A spokesperson at the Ministry of Interior told Al Jazeera he was not authorised to speak on the issue.
‘Growth in capacity’
Prison authorities say hundreds of inmates have been recaptured but the whereabouts of many remain unknown, including top Boko Haram commanders like Kabiru Sokoto, the mastermind of the 2011 Christmas Day bombing which killed at least 44 people at a Catholic church in Abuja – and several attacks in Sokoto.
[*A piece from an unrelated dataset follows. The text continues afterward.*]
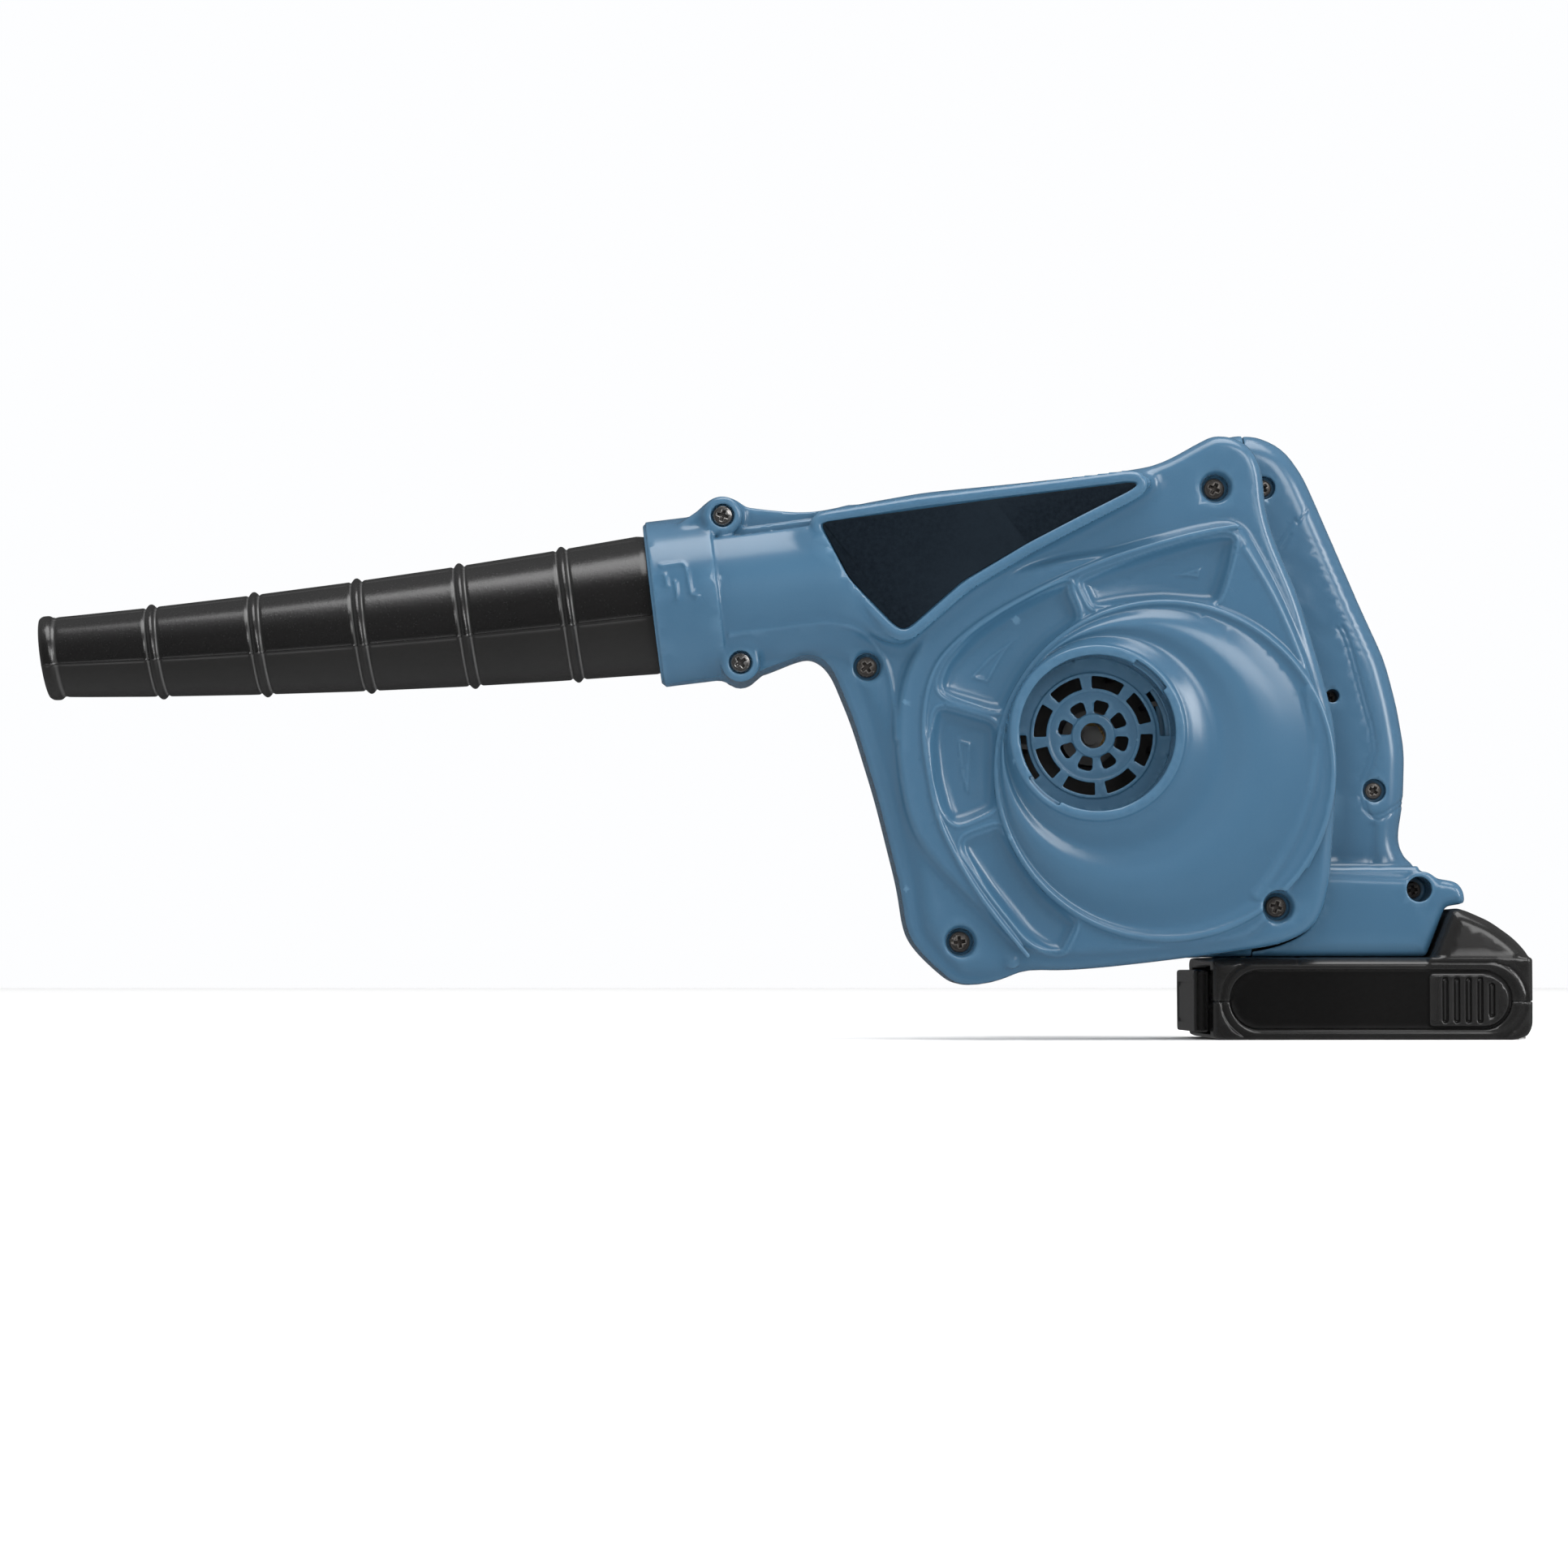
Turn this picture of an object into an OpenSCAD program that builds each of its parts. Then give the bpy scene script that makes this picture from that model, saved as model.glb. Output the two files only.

Hamisu Wadume, a notorious gunrunner and mastermind behind multiple abductions is also believed to be missing too.
This uncertainty could trigger a spike in attacks, analysts say.
“I don’t think we should expect any of these Boko Haram leaders to have been broken out of prison to retire or go into civilian life,” Leena Koni-Hoffmann, an Africa programme associate fellow with London-based think-tank Chatham House, told Al Jazeera.
“The implications are concerning because it indicates that these groups have no intention of stalling their attacks [on] the state and civilian population,” she said. “Clearly, this demonstrates the growth in capacity and strength or the intention to renew their strength and re-organise.”
In recent years, ISWAP has been spreading its tentacles beyond its orbit of influence in northeastern Nigeria. Last month, interior minister Rauf Aregbesola said the group was responsible for the deadly shooting that killed dozens in a Catholic church in the southwestern state of Ondo.
The group has already claimed responsibility for other attacks in other states including Kogi and Taraba where it claimed responsibility for a bar bombing that killed 30 people.
The observed rise of ISWAP’s influence is concerning, according to experts who say the group is far deadlier than Boko Haram. The attack on the prison clearly demonstrates a more lethal capacity, they say.
“The ability to execute such an attack at the heart of the Federal Capital Territory and releasing that number of inmates points to their capacity and ability to organise attacks,” Koni-Hoffmann said.
The attack is also a hint of the possibility of a criminal partnership, Idayat Hassan, the director for Abuja-based research think-tank Centre for Democracy and Development, told Al Jazeera.
“What is important and different [about the Kuje prison attack] is seeing the collaboration between criminal groups in this instance working together for the second time to exact very huge damage,” she said.
‘A sense of frustration and helplessness’
In his response to the attack, President Muhammadu Buhari blamed the intelligence agency for the attack and asked “how can terrorists organize, have weapons, attack a security installation and get away with it.”
This reaction, coming from the president who had been an army general, has left the public bewildered with many pointing to the statement as an admission of incapacity to deal with the armed groups.
“It is telling us that the centre is no longer holding,” Hassan said. “I think it is from a sense of frustration and helplessness [from the presidency].”
As is common in Nigeria, no government official has resigned or been penalised for the attack.
Beyond the symbolism of the attack happening right next to the capital, experts say there is an increasing inability of security agencies to put up adequate responses to the insecurity and a correspondingly worrying level of sophistication by the group.
“This prison break planning has several legs,” Koni-Hoffmann said. “It was not just the assault on the facility but how and when to move these assets around Abuja and avoid detection. So, this level of planning is disturbing because it must have involved a lot of resources and contacts and intelligence gathering on the part of the terrorist group.”
“It demonstrates a re-organisation and re-establishment of groups that were not really weakened, to begin with, maybe dispersed, and occasionally disrupted but clearly very, very determined.”